Vous dites dans l’une de vos déclarations que le clivage 8-14 mars est dépassé…
Ce clivage a dominé la vie politique de 2005 à aujourd’hui. La situation qui prévaut en Syrie a complètement changé la nature même de ce clivage. Le 8 mars a perdu. Avec la chute attendue du régime syrien, il y a un échec clair d’une politique défendue par le 8 mars et, notamment, par le Hezbollah. Mais cette défaite, et c’est là le paradoxe, ne signifie plus la victoire du 14 mars. On n’est plus dans la situation où une partie perd et l’autre gagne. Ne peut gagner désormais que l’ensemble du pays, c’est-à-dire, la défaite du 8 mars devrait permettre le retour du pays à cette fin de guerre que nous n’avons pas pu réaliser à cause de la présence syrienne. Il faut revenir à l’accord de Taëf, en prenant en considération qu’il n’y a ni vainqueur ni vaincu. Tous les Libanais sont vainqueurs. Le principe du vainqueur et du vaincu est une relance de la violence. C’est là où je dis qu’il faut désormais aller de l’avant et substituer au clivage 14-8 un autre clivage: entre ceux qui ont tiré les leçons de la guerre et veulent vivre ensemble, égaux dans leurs droits et devoirs, ceux qui comprennent l’importance de la relation avec l’autre et ceux qui continuent à être prisonniers de leur ghetto communautaire et considèrent l’autre comme une menace existentielle. C’est vers ce nouveau clivage que nous allons pousser les choses.

Est-il vrai que les chiites proches du 14 mars étaient absents?
C’est vrai qu’ils n’étaient pas tous présents, mais une partie était là. Je ne saurai dire les raisons. Mais celui qui a présidé la séance, Ghaleb Yaghi, est chiite.

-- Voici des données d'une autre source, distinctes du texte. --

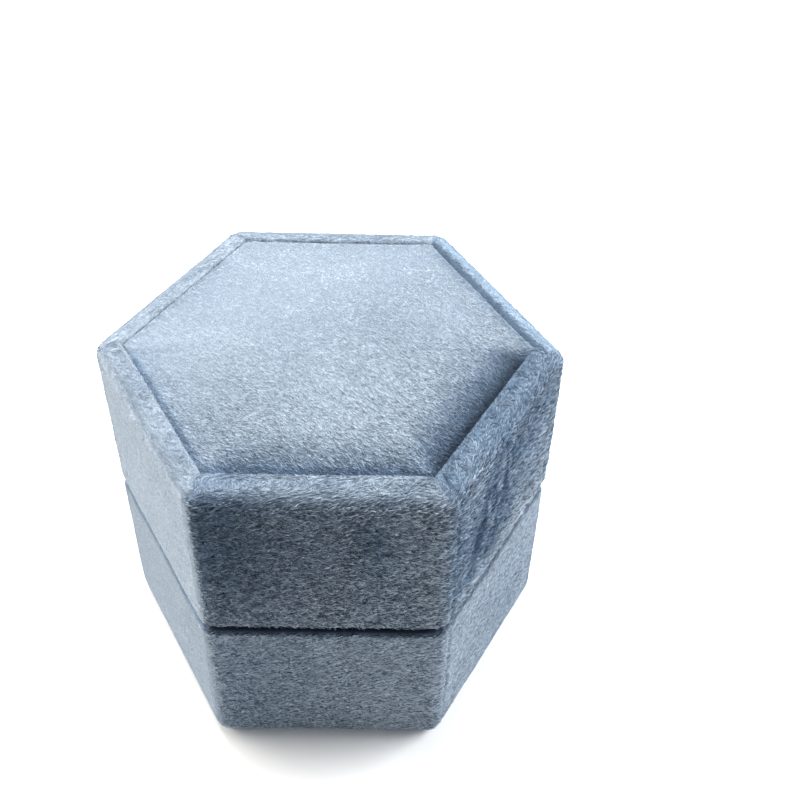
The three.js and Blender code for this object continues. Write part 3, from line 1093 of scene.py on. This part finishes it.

Avez-vous des craintes concernant la sécurité ou la reprise éventuelle des attentats?
Il faut créer à tout prix un filet de protection au moins au niveau de la société civile car avec ce qui se passe en Syrie, on ne sait pas quand un attentat peut être commis et on ne connaît pas les réactions à celui-ci. En une journée, trois continents ont été visés par des attentats. On ne peut écarter cette éventualité chez nous. Il faut éviter que la guerre reprenne chez nous. C’est la bataille pour la paix que nous allons mener au sein du Conseil national. Mais cette tâche n’incombe pas à nous seuls, elle incombe aussi à tous les organismes dans la société civile qui luttent contre la violence sous toutes ses formes. Tout le monde doit coopérer, car la violence communautaire est de la même nature que la violence contre les femmes, les étrangers ou la nature. La bataille à mener est contre la violence. Il faut que toutes les organisations concernées s’entraident pour créer ce filet de sécurité.

Quels sont vos projets d’avenir?
Nous sommes en train de constituer les différentes commissions et les organisations régionales. Nous préparons la tenue d’un congrès à la fin de l’été.